Are not the tears of contrition the fruit of languishing joy in Christ, impeded by weariness or weakness or sin? In other words, when joy fades and you feel sorrowful and contrite and brokenhearted because of this fading joy that you should have in Christ, is not the feeling of sorrow — the feeling of regret and the feeling of contrition — evidence of the fact that your soul is the kind of soul that has a taste for the goodness of God, the sweetness of God in Jesus?
Is not this taste a sign of your regeneration? Indeed, isn’t this taste the very presence of what we might call the remaining aftertaste of joy in the absence of its full expression? If so, I would argue that the tears of contrition, the tears of sorrow for joylessness, are the tears of joy hindered by some physical condition or some weakness or some sin.
Thus, these tears are evidence that we are born of God. They show that our soul has been made into the kind of soul that will never be satisfied apart from God. Even when joy has gone away, there is an aftertaste of joy that is weeping, and the weeping is the aftertaste of joy giving evidence that our soul is the kind of soul that will have joy forever.
4. Our Assurance Is a Gift
Here’s the last thing. I would simply point to Paul’s teaching about the witness of the Holy Spirit: “The Spirit himself bears witness with our spirit that we are children of God” (Romans 8:16).
To be sure, the Holy Spirit uses evidence and means in his active witnessing to our true adoption. But in the end, assurance that we are the children of God is a gift of God the Holy Spirit.

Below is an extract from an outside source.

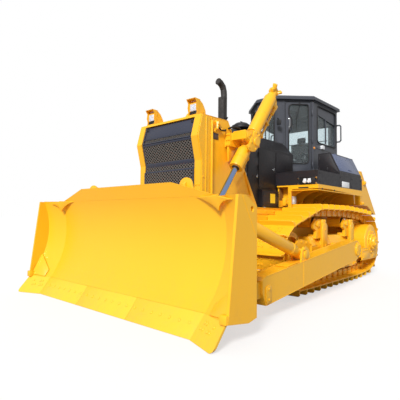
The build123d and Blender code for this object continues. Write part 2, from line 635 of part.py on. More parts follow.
def main():
    os.makedirs("parts", exist_ok=True)
    for side, place in (("left", lambda s: s), ("right", right)):
        write(f"track_{side}", place(track()))
        write(f"track_frame_{side}", place(track_frame()))
        write(f"lift_barrel_{side}", place(lift_barrel()))
        write(f"lift_rod_{side}", place(lift_rod()))
        panel, pane = door_parts()
        write(f"cab_door_{side}", place(panel))
        write(f"door_glass_{side}", place(pane))
    write("sprockets", *both(sprocket()))
    write("final_drives", *both(final_drive()))
    write("idlers", *both(idler()))
    write("track_rollers", *[s for r in track_rollers() for s in both(r)])
    write("carrier_rollers", *[s for r in carrier_rollers() for s in both(r)])
    write("main_frame", main_frame())
    write("belly_guard", belly_guard())
    write("engine_block", engine_block())
    write("radiator_guard", radiator_guard())
    write("front_grille", front_grille())
    write("headlights", *headlights())
    write("hood", hood())
    write("side_panels", *side_panels())
    write("exhaust", exhaust())
    write("pre_cleaner", pre_cleaner())
    write("cab_base", cab_base())
    write("cab_frame", cab_frame())
    write("cab_roof", cab_roof())
    write("cab_glass", *cab_glass())
    write("operator_seat", operator_seat())
    write("cab_consoles", *cab_consoles())
    write("fenders", *both(fender()))
    write("side_boxes", *both(side_box()))
    write("fuel_tank", fuel_tank())
    write("drawbar", drawbar())
    write("grab_handles", *grab_handles())
    write("lift_yokes", *lift_yokes())
    write("blade_mouldboard", blade_mouldboard())
    write("cutting_edge", cutting_edge())
    write("end_bits", *end_bits())
    write("push_arms", *push_arms())
    write("brace", brace())
    write("tilt_cylinder", tilt_cylinder())


main()
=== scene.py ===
"""Finishes a tracked bulldozer round its packed CAD model: paint, trim, tread, cab and stage."""
import json
from contextlib import contextmanager
from math import asin, atan2, cos, hypot, pi, radians, sin

import bpy
from mathutils import Matrix, Vector


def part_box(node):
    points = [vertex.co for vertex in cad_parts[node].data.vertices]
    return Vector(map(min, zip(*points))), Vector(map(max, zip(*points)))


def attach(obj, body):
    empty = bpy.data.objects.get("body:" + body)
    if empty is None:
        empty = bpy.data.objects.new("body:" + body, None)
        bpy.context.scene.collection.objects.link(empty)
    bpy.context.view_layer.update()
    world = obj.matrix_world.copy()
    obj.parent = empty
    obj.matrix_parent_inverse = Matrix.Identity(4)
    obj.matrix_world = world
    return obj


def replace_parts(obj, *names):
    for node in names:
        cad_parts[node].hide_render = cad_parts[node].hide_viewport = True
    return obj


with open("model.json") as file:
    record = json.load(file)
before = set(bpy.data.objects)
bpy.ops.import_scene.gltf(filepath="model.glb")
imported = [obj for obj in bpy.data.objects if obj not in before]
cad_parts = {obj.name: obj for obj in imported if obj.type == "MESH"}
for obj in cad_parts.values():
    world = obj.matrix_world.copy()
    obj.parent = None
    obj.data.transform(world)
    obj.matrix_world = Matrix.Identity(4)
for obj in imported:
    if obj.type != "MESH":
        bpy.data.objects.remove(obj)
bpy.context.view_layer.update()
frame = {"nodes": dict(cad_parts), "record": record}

bl_info = {
    "name": "Bulldozer Finishing",
    "version": (1, 0, 0),
    "blender": (4, 5, 0),
    "location": "View3D > Sidebar > Bulldozer",
    "description": "Adds paint, trim, tread and cab fittings to a tracked bulldozer",
    "category": "Object",
}

NODES = frame["nodes"]


def middle(node):
    """Centre of a CAD node's box."""
    low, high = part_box(node)
    return (low + high) / 2


# Lengths are in metres. Points are (x, y, z) with x forward from the sprockets' axle, y to the
# machine's left from its middle, and z up from the ground.
AXLE_X = middle("sprockets").x
FORE, BACK, LEFT, RIGHT, UP, DOWN = (1, 0, 0), (-1, 0, 0), (0, 1, 0), (0, -1, 0), (0, 0, 1), (0, 0, -1)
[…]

When all is said and done, and we have reflected on as many wonderful biblical realities as we can, and we have cried out with David for the restoration of our joy, our biblical lot is to wait for the Lord. We are not to despair. We are not to dictate to God how long he will be concealed. We are not to become angry and not to take our eyes off Christ in his word, but to wait. “Weeping may tarry for the night, but joy comes in the morning” (Psalm 30:5).